Demographics
Main article: Demographics of Germany
Germany has at least 7 million foreign residents, including those granted political asylum, guest workers (Gastarbeiter), and their dependants. Germany is a primary destination for political and economic refugees from many developing countries.
An ethnic Danish minority lives in the north, a small Slavic minority known as the Sorbs lives chiefly in Saxony. The Frisian language, considered the language closest to English language, is mother tongue for about 12,000 speakers in Germany. In rural areas of Northern Germany Low Saxon widely is spoken.
Immigration has also created a sizeable Turkish minority, and other smaller minorities including Croats, Italians, Russians and Poles.
Christianity is the major religion, with Protestants (particularly in the north) comprising 38% of the population and Catholics (particularly in the south) 34%. There is also a noticeable Islamic minority of 1.7%, while the rest (26.3%) is either unaffiliated or belongs to smaller religious minorities.
Germany has one of the world's highest levels of education, technological development, and economic productivity. Since the end of World War II, the number of youths entering universities has more than tripled, and the trade and technical schools of Germany are among the world's best. With a per capita income level of about $25,000, Germany is a broadly middle class society. A generous social welfare system provides for universal medical care, unemployment compensation, and other social needs. Germans also are mobile; millions travel abroad each year.
Culture
Main article: Culture of Germany
Germany's contributions to the world's cultural heritage are numerous. Germany was the birthplace of composers such as Beethoven, Bach, Brahms, and Wagner; poets such as Goethe and Schiller; philosophers including Kant, Hegel, Marx and Nietzsche; and scientists including Einstein, Born and Planck. It was also the birthplace of the Bauhaus movement.

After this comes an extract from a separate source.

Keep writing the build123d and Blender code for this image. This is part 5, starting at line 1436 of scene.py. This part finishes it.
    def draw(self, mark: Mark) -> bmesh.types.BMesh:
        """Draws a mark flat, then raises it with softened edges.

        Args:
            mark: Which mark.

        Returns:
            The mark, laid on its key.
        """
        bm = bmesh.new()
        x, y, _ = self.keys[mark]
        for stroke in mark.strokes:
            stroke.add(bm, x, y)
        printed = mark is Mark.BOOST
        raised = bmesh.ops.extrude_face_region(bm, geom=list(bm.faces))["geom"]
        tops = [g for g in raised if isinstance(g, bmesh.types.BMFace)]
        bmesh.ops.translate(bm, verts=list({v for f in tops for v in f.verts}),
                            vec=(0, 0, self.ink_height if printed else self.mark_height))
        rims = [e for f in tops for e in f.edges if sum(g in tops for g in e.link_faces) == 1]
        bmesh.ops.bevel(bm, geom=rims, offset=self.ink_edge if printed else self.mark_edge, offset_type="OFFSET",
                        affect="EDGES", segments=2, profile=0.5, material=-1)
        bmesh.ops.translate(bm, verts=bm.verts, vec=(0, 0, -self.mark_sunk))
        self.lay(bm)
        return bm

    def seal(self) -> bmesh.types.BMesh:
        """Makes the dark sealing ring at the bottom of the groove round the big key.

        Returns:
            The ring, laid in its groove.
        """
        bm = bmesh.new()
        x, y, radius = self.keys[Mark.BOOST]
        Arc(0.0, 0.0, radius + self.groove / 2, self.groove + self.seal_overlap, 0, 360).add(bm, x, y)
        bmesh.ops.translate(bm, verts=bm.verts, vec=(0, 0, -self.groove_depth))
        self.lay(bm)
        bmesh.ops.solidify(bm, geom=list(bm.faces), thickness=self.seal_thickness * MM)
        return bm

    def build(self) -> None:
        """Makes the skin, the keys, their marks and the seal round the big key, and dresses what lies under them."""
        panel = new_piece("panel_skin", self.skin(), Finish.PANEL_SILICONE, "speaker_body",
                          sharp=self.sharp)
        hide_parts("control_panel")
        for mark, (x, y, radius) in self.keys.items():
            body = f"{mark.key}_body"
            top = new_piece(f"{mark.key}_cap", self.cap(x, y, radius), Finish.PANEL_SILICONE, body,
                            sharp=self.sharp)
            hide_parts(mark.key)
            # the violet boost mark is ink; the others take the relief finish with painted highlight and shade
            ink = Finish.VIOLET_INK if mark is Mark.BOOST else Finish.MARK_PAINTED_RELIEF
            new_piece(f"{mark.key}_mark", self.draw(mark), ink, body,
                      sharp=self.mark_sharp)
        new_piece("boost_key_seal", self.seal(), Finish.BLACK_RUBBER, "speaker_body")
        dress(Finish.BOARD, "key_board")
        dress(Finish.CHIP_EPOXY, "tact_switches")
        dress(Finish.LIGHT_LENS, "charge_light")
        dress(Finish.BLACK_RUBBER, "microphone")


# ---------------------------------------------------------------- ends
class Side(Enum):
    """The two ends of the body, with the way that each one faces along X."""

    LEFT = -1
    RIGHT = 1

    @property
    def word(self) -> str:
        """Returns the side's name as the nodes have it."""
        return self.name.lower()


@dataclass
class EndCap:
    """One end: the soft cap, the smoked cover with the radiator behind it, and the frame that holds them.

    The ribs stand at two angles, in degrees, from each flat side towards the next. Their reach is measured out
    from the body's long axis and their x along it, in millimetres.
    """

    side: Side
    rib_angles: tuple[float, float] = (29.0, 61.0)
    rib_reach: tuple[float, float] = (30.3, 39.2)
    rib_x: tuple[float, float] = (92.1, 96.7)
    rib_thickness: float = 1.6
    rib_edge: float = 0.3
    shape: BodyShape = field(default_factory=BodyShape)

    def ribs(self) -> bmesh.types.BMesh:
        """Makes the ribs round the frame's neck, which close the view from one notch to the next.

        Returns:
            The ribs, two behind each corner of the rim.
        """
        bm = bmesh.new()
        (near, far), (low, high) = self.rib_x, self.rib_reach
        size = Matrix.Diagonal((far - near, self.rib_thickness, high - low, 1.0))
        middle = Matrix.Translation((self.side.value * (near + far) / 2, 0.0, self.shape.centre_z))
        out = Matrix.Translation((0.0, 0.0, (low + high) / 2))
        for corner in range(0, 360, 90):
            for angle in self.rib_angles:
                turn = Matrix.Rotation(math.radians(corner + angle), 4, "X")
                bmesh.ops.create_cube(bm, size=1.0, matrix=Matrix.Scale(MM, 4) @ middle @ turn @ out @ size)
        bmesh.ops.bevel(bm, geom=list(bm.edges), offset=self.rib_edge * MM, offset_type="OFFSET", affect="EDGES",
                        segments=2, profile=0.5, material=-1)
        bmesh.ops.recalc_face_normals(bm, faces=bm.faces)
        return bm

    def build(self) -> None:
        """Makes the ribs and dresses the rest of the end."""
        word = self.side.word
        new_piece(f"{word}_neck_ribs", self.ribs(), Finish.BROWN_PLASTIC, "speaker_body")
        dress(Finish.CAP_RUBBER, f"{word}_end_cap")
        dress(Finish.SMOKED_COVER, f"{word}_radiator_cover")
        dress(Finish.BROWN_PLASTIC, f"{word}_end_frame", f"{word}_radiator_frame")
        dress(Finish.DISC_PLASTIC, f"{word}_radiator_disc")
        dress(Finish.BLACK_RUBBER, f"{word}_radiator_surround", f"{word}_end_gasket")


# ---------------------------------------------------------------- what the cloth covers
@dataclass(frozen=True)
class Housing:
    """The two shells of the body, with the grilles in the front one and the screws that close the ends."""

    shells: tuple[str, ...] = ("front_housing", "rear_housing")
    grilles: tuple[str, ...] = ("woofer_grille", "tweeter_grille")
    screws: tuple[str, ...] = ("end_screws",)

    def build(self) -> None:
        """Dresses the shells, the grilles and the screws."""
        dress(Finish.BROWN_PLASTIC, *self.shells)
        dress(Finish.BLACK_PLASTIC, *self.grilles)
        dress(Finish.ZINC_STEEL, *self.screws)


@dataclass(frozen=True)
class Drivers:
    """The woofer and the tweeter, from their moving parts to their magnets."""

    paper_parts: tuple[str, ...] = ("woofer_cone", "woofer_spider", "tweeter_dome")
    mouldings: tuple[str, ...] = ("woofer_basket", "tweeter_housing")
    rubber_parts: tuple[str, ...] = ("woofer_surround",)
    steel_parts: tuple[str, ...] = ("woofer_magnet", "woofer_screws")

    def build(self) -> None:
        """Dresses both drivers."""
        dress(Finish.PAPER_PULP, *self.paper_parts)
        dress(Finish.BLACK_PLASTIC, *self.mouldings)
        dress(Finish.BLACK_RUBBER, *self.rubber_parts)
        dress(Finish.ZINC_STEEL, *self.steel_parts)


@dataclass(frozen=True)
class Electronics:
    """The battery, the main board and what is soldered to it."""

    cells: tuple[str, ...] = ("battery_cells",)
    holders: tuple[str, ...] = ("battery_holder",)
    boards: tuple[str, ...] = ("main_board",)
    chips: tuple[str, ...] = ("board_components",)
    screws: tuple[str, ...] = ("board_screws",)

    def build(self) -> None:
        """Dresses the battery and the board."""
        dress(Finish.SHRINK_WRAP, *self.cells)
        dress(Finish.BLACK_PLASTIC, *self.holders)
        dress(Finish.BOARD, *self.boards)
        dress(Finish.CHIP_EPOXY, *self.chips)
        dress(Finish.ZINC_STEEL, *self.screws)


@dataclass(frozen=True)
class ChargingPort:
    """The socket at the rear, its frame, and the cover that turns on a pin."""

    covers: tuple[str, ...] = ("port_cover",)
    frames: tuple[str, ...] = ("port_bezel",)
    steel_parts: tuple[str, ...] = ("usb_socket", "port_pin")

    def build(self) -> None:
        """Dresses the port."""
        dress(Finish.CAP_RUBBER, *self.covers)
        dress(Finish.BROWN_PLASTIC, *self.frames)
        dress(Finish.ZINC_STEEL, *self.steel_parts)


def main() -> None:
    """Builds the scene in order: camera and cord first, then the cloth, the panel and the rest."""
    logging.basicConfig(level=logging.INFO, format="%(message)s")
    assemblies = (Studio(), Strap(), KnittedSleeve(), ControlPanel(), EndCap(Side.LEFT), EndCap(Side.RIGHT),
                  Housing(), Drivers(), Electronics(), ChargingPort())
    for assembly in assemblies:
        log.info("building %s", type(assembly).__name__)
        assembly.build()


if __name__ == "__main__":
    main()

The German language was once the lingua franca of central Europe. Many important historical figures, though not German in the modern sense, were nevertheless immersed in the German culture, for example Wolfgang Amadeus Mozart, Franz Kafka and Copernicus.
Religion
Roman Catholicism was Germany's top religion in the 15th century, but the religious movement commonly known as the Reformation changed this drastically. In 1517 Martin Luther challenged this religion as he saw it as a commercialization of his faith. Through this, he altered the course of European and world history and established Protestantism, the largest confession in Germany today.

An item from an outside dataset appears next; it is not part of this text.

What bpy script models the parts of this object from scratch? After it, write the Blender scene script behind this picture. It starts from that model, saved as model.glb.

Before World War II, about two-thirds of the German population was Protestant and one-third was Roman Catholic. In the north and northeast of Germany especially, Protestants dominated.

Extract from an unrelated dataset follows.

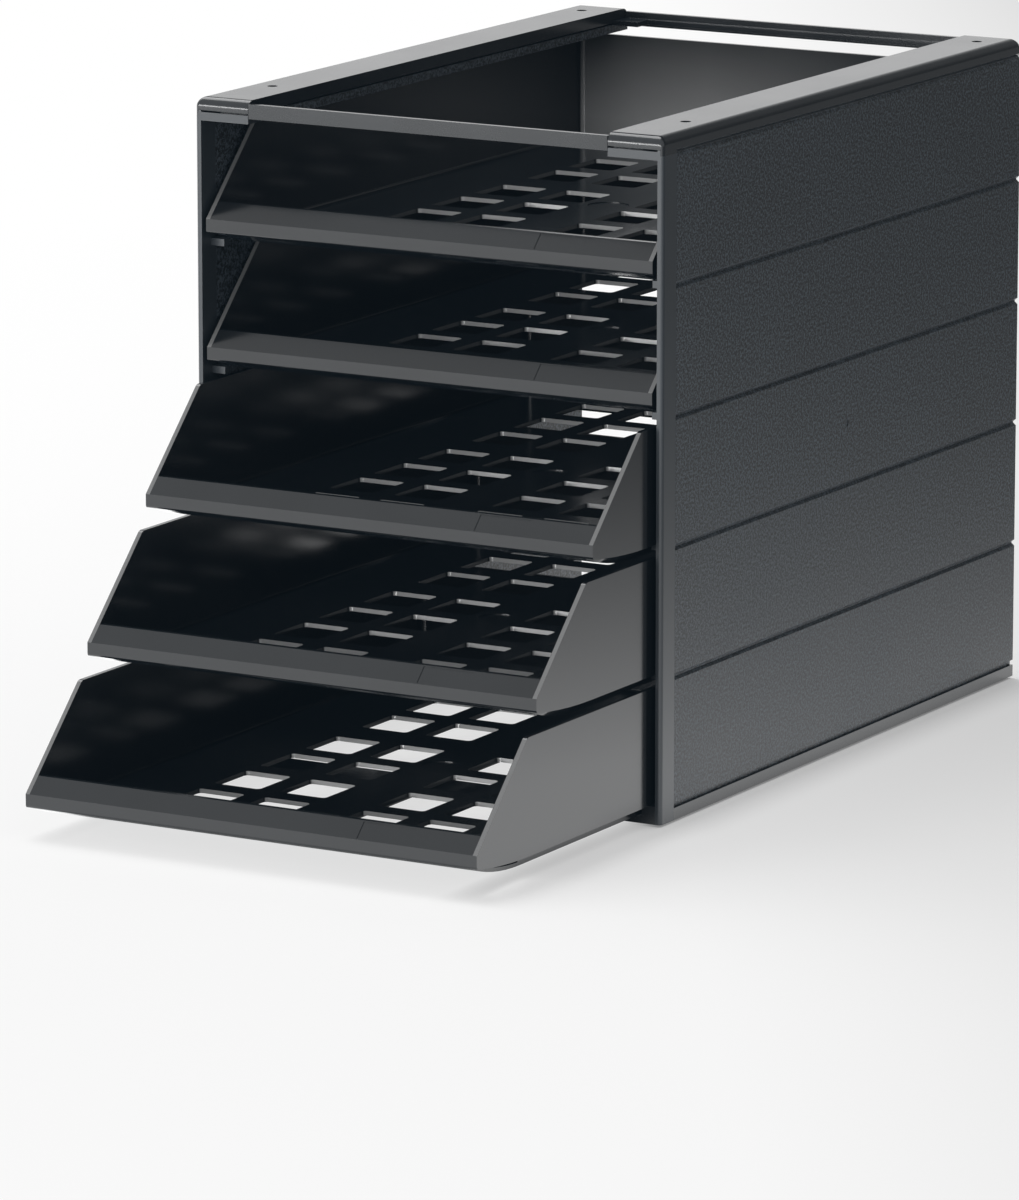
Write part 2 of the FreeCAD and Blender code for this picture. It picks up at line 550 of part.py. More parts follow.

The Grundgesetz, Germany's constitution, guarantees freedom of faith and religion. It also states that no one may be discriminated against due to their faith or religious opinions.
Today Germany, especially its capital Berlin, has the fastest growing Jewish community worldwide. Some ten thousands of Jews from the former Eastern Bloc settled in Germany since the fall of the Berlin wall. The experiences during the Nazi era, a cosmopolitan and anti-nationalistic post-war education and especially the political 68ies movement created just the right tolerant atmosphere in Germany, which still is missing in some post-communist states.
Currently about two thirds of the German population, more than 55 million people, officially belong to a Christian denomination, although most of them take no part in church life. Nearly half of them are Protestants and nearly half of them Roman Catholics. Most German Protestants are members of the Evangelical Church in Germany. Approximately three million Muslims and 160,000 Jews live in Germany.